Tuesday, June 13, 2017

Tubby the Tuba (1975)



Based on source material held in some esteem (more on that later), Tubby the Tuba is among the lesser animated features released during the ’70s, so even though the story is a harmless morality tale extolling worthy virtues, the experience of watching the picture is quite tedious. Dick Van Dyke provides the voice for the title character, an overweight brass instrument depressed that all he does is provide repetitive “oompah-oompah” rhythms. One day, he breaks from his orchestra in search of a melody to play. Yet Tubby gets sidetracked when he takes a job at a circus, delivering pails of water to thirsty elephants. One of the pachyderms, Mrs. Elephant (Pearl Bailey), asks for a demonstration of Tubby’s musical skills and rejoices in what she hears. (“That oompah turns me on!”) This leads to Tubby becoming a star attraction at the circus, which in turn causes Tubby to become an insufferable diva. Will our hero regain his humility? Will he find a melody to play? As Tubby the Tuba follows the blandest possible children’s-entertainment patterns, the answers to these questions should be painfully obvious. Tubby’s story originated as a narrated classical-music piece in the 1940s, and it was first animated, via stop-motion, for an Oscar-nominated 1947 short film. The expansion of the piece to feature length did not serve poor Tubby well.
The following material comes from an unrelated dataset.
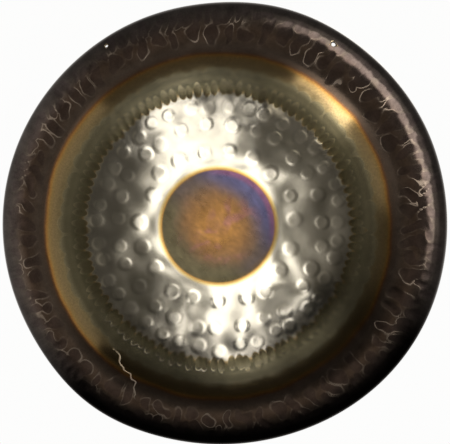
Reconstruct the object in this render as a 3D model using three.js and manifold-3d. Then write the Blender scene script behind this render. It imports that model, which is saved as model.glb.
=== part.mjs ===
// Tam tam gong: one sheet of hammered bronze with a shallow domed face, a rounded shoulder,
// a turned-back rim and two countersunk cord holes near the top.
// Millimetres. +Z is up as the gong hangs, its axis lies along Y and its face looks along -Y.
// The origin is on the axis, half-way through the depth.
import * as THREE from "three";
import { mergeVertices } from "three/addons/utils/BufferGeometryUtils.js";
import Module from "manifold-3d";

// Driving dimensions
const diameter = 559; // 22 inch, across the widest part of the shoulder
const sheet = 1.3; // thickness of the metal
const domeRadius = 3150; // the face is a very shallow spherical cap
const shoulderStart = 215; // radius at which the face begins to turn back
const shoulderDepth = 29; // how far back the rounding of the shoulder goes
const lipLength = 7; // straight part of the rim behind the rounding
const lipLean = 0.6; // the lip leans in by this much at its cut edge
const cordHole = 3.5; // diameter of a cord hole
const countersink = 7; // diameter of its countersink at the face
const cordHoles = [
  { across: 136, up: 223 },
  { across: -148, up: 222 },
];

// Fineness of the facets
const segments = 96; // around the axis
const faceSteps = 8; // across the domed face
const shoulderSteps = 12; // around the shoulder
const holeSegments = 16;

const radius = diameter / 2;

/** Distance behind the middle of the face at radius r, on the dome alone. */
function domeDrop(r) {
  return (r * r) / (2 * domeRadius);
}

/** Depth of the whole gong, from the middle of its face to the cut edge of its rim. */
const depth = domeDrop(radius) + shoulderDepth + lipLength;

/** The front of the shoulder at angle t, a quarter ellipse added to the dome. */
function shoulderPoint(t) {
  const r = shoulderStart + (radius - shoulderStart) * Math.sin(t);
  const back = domeDrop(r) + shoulderDepth * (1 - Math.cos(t));
  return new THREE.Vector2(r, back - depth / 2);
}

/** The line of the front skin, from the axis to the cut edge: x is radius, y is depth. */
function frontLine() {
  const line = [];
  for (let i = 0; i < faceSteps; i += 1) {
    const r = (shoulderStart * i) / faceSteps;
    line.push(new THREE.Vector2(r, domeDrop(r) - depth / 2));
  }
  for (let i = 0; i <= shoulderSteps; i += 1) {
    line.push(shoulderPoint((Math.PI / 2) * (i / shoulderSteps)));
  }
  line.push(new THREE.Vector2(radius - lipLean, depth / 2));
  return line;
}

/** The back skin: each point of the front line moved in by the sheet's thickness. */
function backLine(front) {
  const last = front.length - 1;
  return front.map((point, i) => {
    if (i === 0) return new THREE.Vector2(0, point.y + sheet);
    if (i === last) return new THREE.Vector2(point.x - sheet, point.y);
    const along = front[i + 1].clone().sub(front[i - 1]).normalize();
    return new THREE.Vector2(point.x - along.y * sheet, point.y + along.x * sheet);
  });
}

/** A closed profile turned about the Y axis, with its shared vertices merged. */
function turned(profile, steps) {
  const geometry = new THREE.LatheGeometry(profile, steps);
  geometry.deleteAttribute("normal");
  geometry.deleteAttribute("uv");
  return mergeVertices(geometry, 1e-4);
}

/** The whole sheet before it is drilled. */
function sheetGeometry() {
  const front = frontLine();
  return turned([...front, ...backLine(front).reverse()], segments);
}

/** The drill and its countersink as one tool along its own Y axis, its mouth at y = 0. */
function drillGeometry() {
  const reach = 6; // past both skins
  const hole = cordHole / 2;
  const mouth = countersink / 2;
  const bevel = mouth - hole; // a 90 degree countersink
  const profile = [
    new THREE.Vector2(0, -reach),
    new THREE.Vector2(mouth + reach, -reach),
    new THREE.Vector2(mouth - bevel, bevel),
    new THREE.Vector2(hole, reach),
    new THREE.Vector2(0, reach),
  ];
  return turned(profile, holeSegments);
}

/** Where a cord hole meets the front skin, and the way the skin faces there. */
function holeSeat({ across, up }) {
  const r = Math.hypot(across, up);
  const t = Math.asin((r - shoulderStart) / (radius - shoulderStart));
  const step = 0.01;
  const before = shoulderPoint(t - step);
  const after = shoulderPoint(t + step);
  const lean = Math.atan2(after.y - before.y, after.x - before.x);
  const outward = new THREE.Vector3(across / r, 0, up / r).multiplyScalar(Math.sin(lean));
  outward.y = -Math.cos(lean);
  return { point: new THREE.Vector3(across, shoulderPoint(t).y, up), outward };
}

const wasm = await Module();
wasm.setup();

/** A closed three.js geometry as a solid that can be cut. */
function solidFrom(geometry) {
  const vertProperties = new Float32Array(geometry.getAttribute("position").array);
  const triVerts = new Uint32Array(geometry.getIndex().array);
  return new wasm.Manifold(new wasm.Mesh({ numProp: 3, vertProperties, triVerts }));
}

/** The solid back as a three.js geometry. */
function geometryFrom(solid) {
  const mesh = solid.getMesh();
  const geometry = new THREE.BufferGeometry();
  geometry.setAttribute("position", new THREE.BufferAttribute(mesh.vertProperties, 3));
  geometry.setIndex(new THREE.BufferAttribute(mesh.triVerts, 1));
  geometry.computeVertexNormals();
  return geometry;
}

/** The sheet with a countersunk hole drilled square to the skin for each end of the cord. */
function drilledSheet() {
  let solid = solidFrom(sheetGeometry());
  for (const hole of cordHoles) {
    const { point, outward } = holeSeat(hole);
    const inward = outward.clone().negate();
    const turn = new THREE.Quaternion().setFromUnitVectors(new THREE.Vector3(0, 1, 0), inward);
    const drill = drillGeometry();
    drill.applyQuaternion(turn);
    drill.translate(point.x, point.y, point.z);
    solid = solid.subtract(solidFrom(drill));
  }
  return geometryFrom(solid);
}

/** Warm brown bronze, satin. */
function patina() {
  return new THREE.MeshStandardMaterial({ color: 0x6b5a44, roughness: 0.35, metalness: 1 });
}

const gong = new THREE.Mesh(drilledSheet(), patina());
gong.name = "gong";

const tamTam = new THREE.Group();
tamTam.add(gong);

export default tamTam;
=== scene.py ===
# %% [markdown]
# # A hammered tam tam gong
#
# A tam tam is one sheet of bronze-type alloy. A smith hammers it into a very shallow dome,
# turns its edge back into a rim, and blackens it in the fire. Then the face is ground: the
# oxide comes off around the middle, and thinner and thinner films of it are left towards the
# rim, which is why the metal runs from silver through gold and brown to black.
#
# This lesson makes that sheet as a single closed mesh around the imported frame, gives it a
# finish that follows the hammer and the grinder, and lights it like a mirror: with a few
# large, soft lamps whose shapes are meant to be seen in the metal.

import bpy
import numpy as np
from mathutils import Matrix, Quaternion, Vector


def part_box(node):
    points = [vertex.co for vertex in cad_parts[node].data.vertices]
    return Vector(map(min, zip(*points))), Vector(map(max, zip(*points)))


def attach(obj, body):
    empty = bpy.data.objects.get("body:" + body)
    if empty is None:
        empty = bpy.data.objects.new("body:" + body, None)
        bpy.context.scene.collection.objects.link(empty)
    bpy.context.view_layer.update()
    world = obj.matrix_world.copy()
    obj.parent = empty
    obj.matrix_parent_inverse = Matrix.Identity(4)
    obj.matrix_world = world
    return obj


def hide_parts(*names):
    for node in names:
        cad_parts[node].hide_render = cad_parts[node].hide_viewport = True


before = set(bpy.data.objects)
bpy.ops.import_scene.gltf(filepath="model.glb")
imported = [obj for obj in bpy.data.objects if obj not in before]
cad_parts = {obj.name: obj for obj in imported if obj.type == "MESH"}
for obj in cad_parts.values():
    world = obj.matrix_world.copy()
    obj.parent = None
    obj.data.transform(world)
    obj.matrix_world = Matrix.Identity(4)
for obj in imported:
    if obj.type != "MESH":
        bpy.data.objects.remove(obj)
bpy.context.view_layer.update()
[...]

Even with Van Dyke valiantly striving to inject his characterization with pathos, the narrative is enervated and predictable and stupid, with the material added to flesh out the running time coming across as pure filler. By the time Tubby meets an underappreciated singing frog, the filmmakers seem absolutely desperate to compensate for the limitations of their one-dimensional leading character. Putting this sort of thing over requires magic, but Tubby the Tuba is never more than mundane. One might even say it’s oompathetic.